In this section of the Internet Primer, we are going to look at using the Internet in the classroom for collaborative purposes and suggest criteria to help you answer such questions as what makes for a good online project, and why you should -- or should not - - join a particular online project. We will:
  • Explore existing online collaborative projects that fall into three basic categories -- Person to Person, Person to Group/Group to Person, and Group to Group.
  • Explain step-by-step how you can find and implement online projects for yourself.
  • Look briefly at a selection of some of the numerous online projects that exist on the Web.
Before we delve into specific projects, let's look at the three categories of collaborative projects -- Person to Person, Person to Group/Group to Person, and Group to Group. In practice, the scenarios in which you, your students, and the projects will operate are not always so neatly categorized. Much will depend on your technological setup. How many computers you have in a classroom, how many of them have Internet access, how many email accounts you have, and who has permission to send and access email are all issues that will inform projects involving electronic communication.

Person to Person:

Communication in this scenario will take place via email, with a pen-pal, or key-pal. This kind of one-to-one interaction is relatively easy to set up, provided your classroom situation allows individual students to have email accounts. One-to-one interactions may be more difficult to monitor and manage than activities where a group or class is collaborating: person-to-person communications are clearly more likely than group efforts to be personal, and it may be difficult to ensure that specific educational goals are being covered. However, using the immediacy of a computer and email to facilitate an updated version of traditional pen-and-paper correspondence is a great demonstration of the reach and power of this medium.

See an Example

Person to Group/Group to Person:

In Person to Group communications, a student or teacher addresses more than one person on the other end of the modem line. Group to Person interactions are the converse of this. Communication in both situations could be via email, video conferencing, or newsgroups, or even via published Web pages.

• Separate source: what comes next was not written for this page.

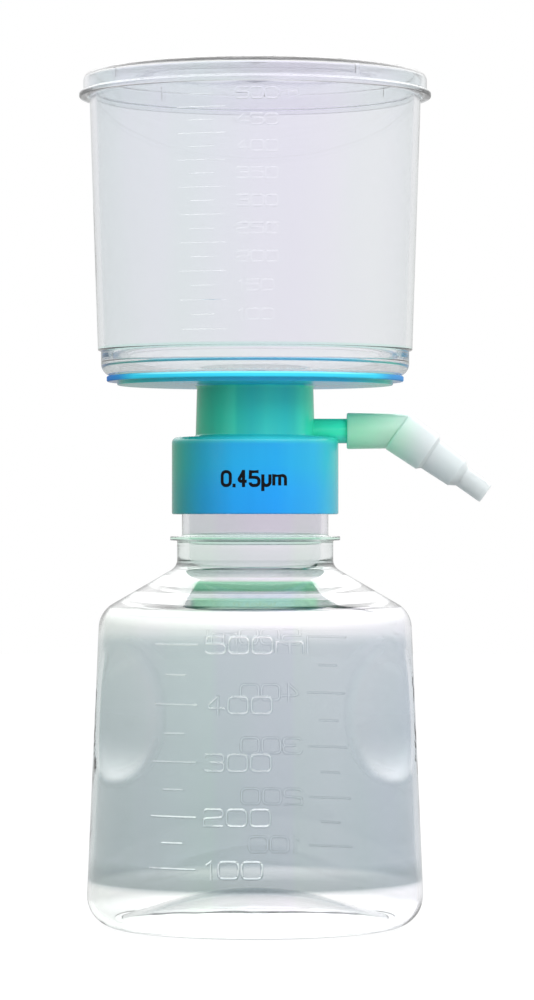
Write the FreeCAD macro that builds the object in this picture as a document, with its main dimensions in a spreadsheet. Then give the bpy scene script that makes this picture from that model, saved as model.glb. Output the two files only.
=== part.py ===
import math
import os
import sys
from types import SimpleNamespace

import FreeCAD
import Part
import Sketcher

# Vacuum filtration unit: a clear receiver bottle, a filter base that screws on its neck, a clear
# cup welded on the base, a loose lid, and a stepped hose adapter that turns on the vacuum stub.
#
# Frame: millimetres, +Z up, origin at the centre of the bottle's resting ring, and the vacuum
# stub points along +X. Heights stack up from the bottle: its lip carries the seal, the seal
# carries the base, and the base carries the cup and the lid.

# ---------------------------------------------------------------- driving sizes (millimetres)

SIZES = {
    # receiver bottle
    "foot_radius": 48.6,
    "foot_round": 9.0,
    "rest_ring_width": 1.0,
    "floor_rise": 9.3,
    "body_taper": 3.9,
    "shoulder_height": 90.2,
    "shoulder_round": 8.0,
    "cone_rise": 12.9,
    "neck_base_swell": 1.4,
    "neck_base_round": 3.5,
    "carry_ring_reach": 3.4,
    "carry_ring_lift": 7.5,
    "carry_ring_thickness": 1.2,
    "neck_radius": 21.0,
    "neck_length": 23.8,
    "bottle_wall": 1.5,
    "neck_wall": 1.9,
    # finger dents in the bottle
    "dent_drop": 27.7,
    "dent_depth": 4.6,
    "dent_azimuth": 60.0,
    "dent_tool_depth": 5.6,
    "dent_tool_width": 34.0,
    "dent_tool_height": 18.6,
    # filter base: collar, roof, neck tube, spout and flange
    "collar_wall": 1.3,
    "thread_room": 1.6,
    "collar_depth": 19.1,
    "collar_round": 1.6,
    "roof_thickness": 3.0,
    "tube_foot_radius": 17.1,
    "tube_taper": 0.4,
    "tube_height": 15.9,
    "tube_wall": 1.5,
    "tube_roof": 1.7,
    "spout_radius": 5.6,
    "spout_wall": 1.6,
    "spout_reach": 16.2,
    "flange_reach": 3.0,
    "flange_thickness": 1.5,
    "deck_depth": 1.0,
    "platform_radius": 39.6,
    "platform_rise": 1.4,
    "platform_rim": 1.95,
    "dish_ledge": 2.0,
    "dish_gap": 0.5,
    "dish_fall": 0.8,
    "rib_count": 12,
    "rib_width": 1.0,
    "rib_root": 0.4,
    # vacuum stub and its plug
    "stub_rise": 1.8,
    "stub_radius": 3.55,
    "stub_bore_radius": 2.2,
    "stub_in_sleeve": 11.7,
    "plug_length": 7.0,
    "plug_depth": 3.0,
    # seal, support, membrane
    "seal_thickness": 1.6,
    "seal_margin": 0.5,
    "support_thickness": 0.9,
    "hole_radius": 1.4,
    "hole_pitch": 5.6,
    "hole_rings": 5,
    "first_ring_holes": 6,
    "membrane_thickness": 0.2,
    "membrane_margin": 0.6,
    # filter cup
    "clamp_ring_thickness": 1.6,
    "clamp_overlap": 0.7,
    "skirt_reach": 4.6,
    "skirt_height": 7.4,
    "skirt_round": 3.6,
    "step_reach": 0.9,
    "cup_flare": 2.6,
    "cup_height": 85.5,
    "cup_wall": 1.7,
    # lid
    "lid_thickness": 1.4,
    "lid_wall": 1.25,
    "lid_skirt": 5.6,
    "lid_round": 2.2,
    "bead_reach": 1.2,
    "bead_height": 1.6,
    "nub_count": 4,
    "nub_azimuth": -54.0,
    "nub_width": 1.2,
    "nub_height": 3.2,
    "nub_reach": 0.25,
    "gate_radius": 6.7,
    "gate_depth": 0.7,
    "gate_boss": 0.6,
    # hose adapter
    "sleeve_gap": 2.4,
    "sleeve_wall": 1.57,
    "sleeve_taper": 0.3,
    "sleeve_length": 14.4,
    "elbow_angle": 35.0,
    "first_step_length": 10.7,
    "first_step_radius": 6.12,
    "first_step_end_radius": 5.8,
    "step_slope": 1.0,
    "second_step_radius": 4.75,
    "second_step_length": 9.1,
    "second_step_end_radius": 4.4,
    "tip_slope": 2.0,
    "tip_radius": 3.1,
    "tip_length": 8.3,
    "adapter_bore_radius": 1.9,
    # clearances
    "seat_clearance": 0.2,
    "support_clearance": 0.15,
    "plug_clearance": 0.05,
    "swivel_clearance": 0.08,
    "lid_clearance": 0.35,
}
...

Examples of this type of interaction are Ask-the-Expert sites and sites that provide online mentoring. In these situations, much of the work -- and a lot of the collaboration -- takes place offline, as an entire class or group works together as the single "Person" in the Person to Group equation, for example formulating one question or piece of writing that can be sent from a teacher's email account, or published on the school's Web site. Students must work together to deduce what is most important to say or ask, create a message, check for spelling and grammatical correctness, and so on.

See an Example


Group to Group:

Probably the most practical and easiest to manage of the scenarios, this arrangement works well with an entire class or group of students communicating with another class or group. Two or three students in one class could work with two or three students in another class on group projects such as precipitation amounts, temperatures, inclination of the sun at certain times of the day, appearance of the moon, and so on. Again, such communications are facilitated by email, videoconferencing, newsgroups, and published Web pages. In this scenario, students may also contribute to existing collections of information -- for example, contributing information they have researched to an existing site's database.